Residents Say Bird Creating Health Hazard in Southeast D.C. Neighborhood

Coping with dirty streets, cars

Birds are taking over a neighborhood in southeast D.C., where residents say they are destroying the sidewalks and creating a health hazard.

The picturesque block on the eastern edge of Capitol Hill along Potomac Avenue is beset upon daily by a menace from above, residents say.

Plastic owls have been placed in trees to try to scare the real birds, but maybe they just scare something out of the birds, instead.

“They just poop all over the place,” one resident said.

That covers sidewalks and cars.

“It starts to smell, especially when it gets warmer,” resident Sarah Cederberg said.

The birds return home to roost daily at dusk. In addition to the fake owls, there are lights on the block now, which will shine into the trees to scare the birds.

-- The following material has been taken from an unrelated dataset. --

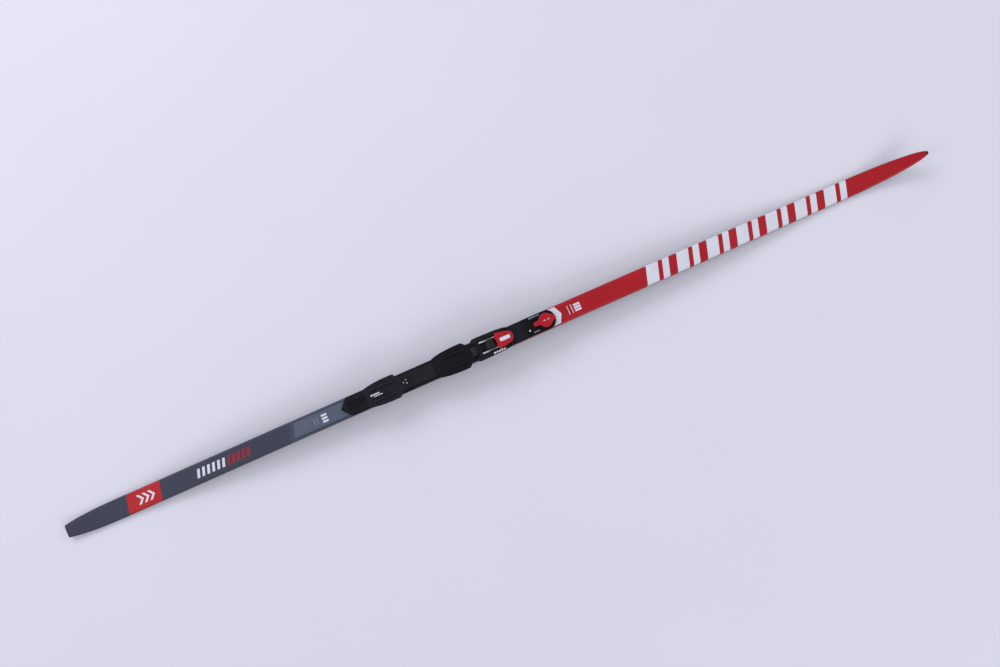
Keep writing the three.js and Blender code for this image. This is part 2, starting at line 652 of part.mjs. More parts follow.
const toeLever = () => {
  const outer = common(prismY(underTop([-14, 23.6], 0, 57.4), wide(30)), prismZ(leverPlan(0), [50, 70]));
  const inner = common(prismY(underTop([-15, 21.6], 2.2, 50), wide(30)), prismZ(leverPlan(1.9), [50, 70]));
  const rearGap = block([-20, -12.2], wide(14.9), [50, 61.6]);
  const rearCorners = block([-20, -12.6], wide(30), [50, 59.5]);
  const shell = cut(outer, inner, rearGap, rearCorners);
  const cams = [camPlate([5.6, 8.4]), camPlate([-8.4, -5.6])];
  const pocket = common(
    block([INLAY.x[0] - 0.2, INLAY.x[1] + 0.2], wide(INLAY.y + 0.2), [55, 70]),
    cut(block([-20, 30], wide(30), [50, 70]), prismY(underTop([-16, 24], INLAY.deep + 0.2, 40), wide(31))),
  );
  const pinHole = axle(PIVOT.x, PIVOT.z, 1.65, wide(30));
  return cut(join(shell, ...cams), pocket, pinHole);
};

const leverInlay = () => {
  const below = prismY(underTop([-16, 24], INLAY.deep, 40), wide(31));
  const band = cut(prismY(underTop(INLAY.x, 0, 50), wide(30)), below);
  const [x0, x1] = INLAY.x;
  const corner = 0.6;
  const plan = symmetric([
    [x0, 0], [x0, INLAY.y - corner], [x0 + corner, INLAY.y],
    [x1 - corner, INLAY.y], [x1, INLAY.y - corner], [x1, 0],
  ]);
  return common(band, prismZ(plan, [50, 70]));
};

// ---------------------------------------------------------------- heel plate, link and lock

const LOCK = { x: -222.6, r: 6.8 };

const linkRail = () => {
  const plan = symmetric([[-262, 0], [-262, 7], [-260, 9], [-224, 9], [-223, 14.5], [-142, 14.5], [-142, 0]]);
  const scaleWindows = [[-210.3, -186], [-182.7, -164.5]].map((ends) => block(ends, wide(8.5), [50.4, 52]));
  const boss = disc(-203.6, 0, 3.6, [50, LINK_Z[1]], 24);
  const pin = disc(-203.6, 0, 1.4, [49, 52], 16);
  return cut(join(cut(prismZ(plan, LINK_Z), ...scaleWindows), boss), pin, ...rivetHolesAt(LINK_RIVETS));
};

const heelPlate = () => {
  const ends = [-312, -240];
  const plan = symmetric([
    [ends[0], 0], [ends[0], 19], [-309.5, 20.9], [-304, 22.4], [-290, 24.7], [-275, 26],
    [-262, 26.3], [-244, 26.2], [-241, 24.6], [ends[1], 20.7], [ends[1], 0],
  ]);
  const tongue = prismZ(
    symmetric([[-241, 0], [-241, 18.4], [-236, 18.4], [-230, 14.5], [-214.5, 14.5], [-213, 12.6], [-213, 0]]),
    [51.5, 54.2],
  );
  const linkTunnel = block([-280, ends[1] + 1], wide(9.3), [49, LINK_Z[1] + 0.2]);
  const latch = common(
    prismZ(outline([[-303, -7.4], [-281, -7.4], [-281, 7.4], [-303, 7.4]]), [52, 54]),
    prismY(outline([[-303, 52], [-281, 52], [-281, 53], [-285, 53.8], [-300, 53.8], [-303, 52.6]]), wide(10)),
  );
  const body = join(slider(plan, ends, SOLE_Z), ridges([-300, -246], 5), tongue, latch);
  const lockSeat = disc(LOCK.x, 0, LOCK.r + 0.25, [51, 56], 36);
  return cut(body, linkTunnel, lockSeat);
};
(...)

There are concerns about the bird waste underfoot and tracking it into homes.

“It’s real bad,” Greg Graves said. “I mean it’s a health hazard.”

The residents usually get relief later in the summer.

“I was reading up on it,” Graves said. “The percussion of the fireworks scares them away. So by the time the city comes by on the Fourth, around [then], they’re almost always gone so they never get to see them.”

You might say the residents are becoming bird experts.

“Yeah, car wash experts, too,” Graves said.